Bitcoin (BTC) can be used like cash, but capital gains taxes turn even a cup of coffee into a mountain of paperwork

You can buy a cup of coffee with bitcoin quite easily in the US, and get a free tax headache.

The burden of filling out forms is enough to deter users from using the largest cryptocurrency to pay for real-world transactions, according to the Cato Institute, a libertarian think tank known for its support of free markets, limited government and individual freedom. Abolishing the capital gains tax could change that, he said.

“It has never been easier to use Bitcoin as money,” Nicholas Anthony, a researcher at the institute’s Center for Monetary and Financial Alternatives, wrote in a report. “Yet at the same time, the tax code places an incredible burden on law-abiding citizens. Something as simple as buying a cup of coffee every day with Bitcoin can result in over 100 pages of tax returns.”

This is because the tax system does not treat bitcoins as cash at the time of payment. Instead, each transaction is treated as if an asset had been sold right at that time, triggering the capital gains calculation. And the calculations are not simple.

That means finding out when the bitcoin (or fraction of bitcoin) used in the transaction was originally acquired, how much it cost, and the value at the time it was spent. The difference is then treated as a taxable capital gain or loss.

Then it gets complicated. It is quite possible that the BTC was accumulated in multiple lots rather than a single purchase. So, when you paid for the coffee, the coins could have been acquired at different times, each with its own cost basis and purchase price. Those details must be retrieved, recorded and reported. Every time.

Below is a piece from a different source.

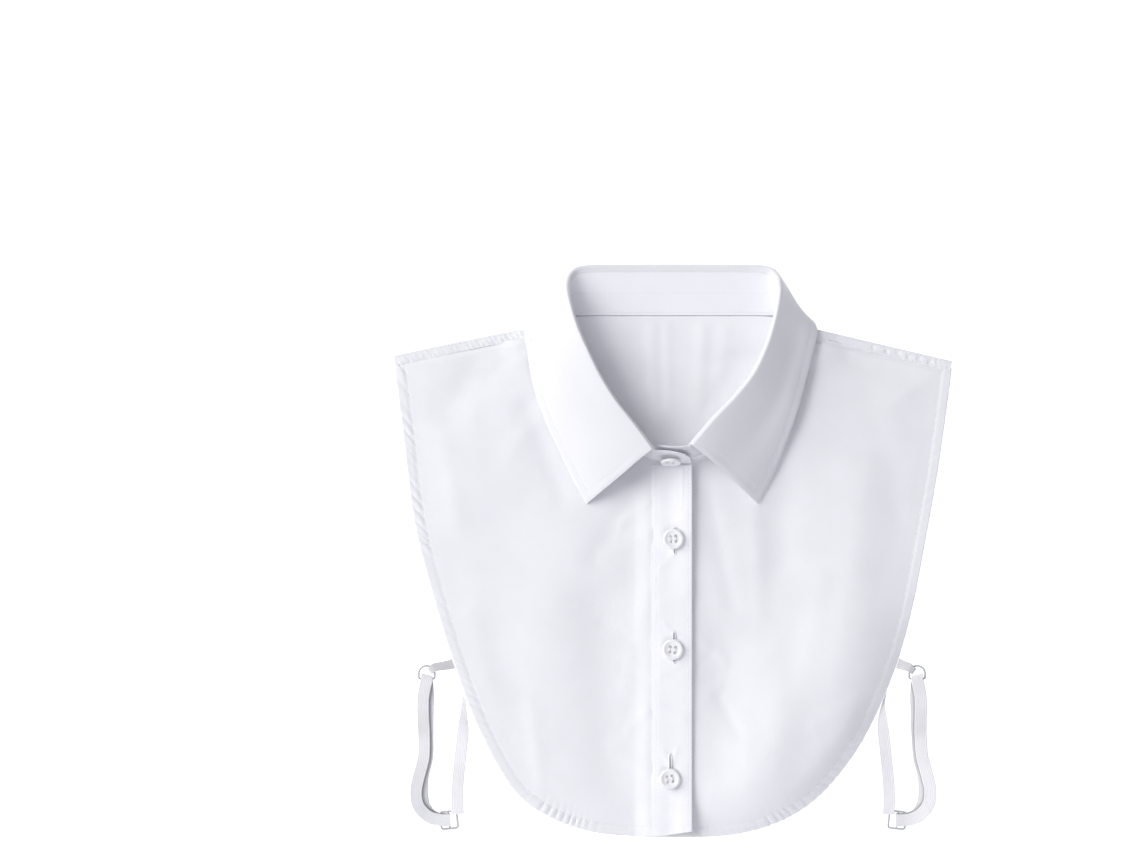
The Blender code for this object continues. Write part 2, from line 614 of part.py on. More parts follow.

The headache does not end there, because there is always the risk of sanction or audit in case of making a mistake when reporting.

The solution

Anthony said the system is broken and Congress can fix it in several ways, including abolishing the capital gains tax on bitcoin.

“Doing so would take the government’s thumb off the scale and allow competition to be the real decision on the best money,” he said.

Another option is to exempt bitcoin from capital gains specifically when used as a payment method. However, this creates the additional hassle of proving that the coins were spent to purchase goods and services.

A third option involves creating a “de minimis tax,” under which capital gains are levied only if the transaction exceeds a certain threshold.

He cited the Virtual Currency Tax Fairness Act as a possible solution, noting that it could exempt personal crypto transactions from capital gains taxes as long as the profits do not exceed $200. He argued that this threshold is too low and suggested tying it to average household spending, around $80,000, to better reflect real-world consumption.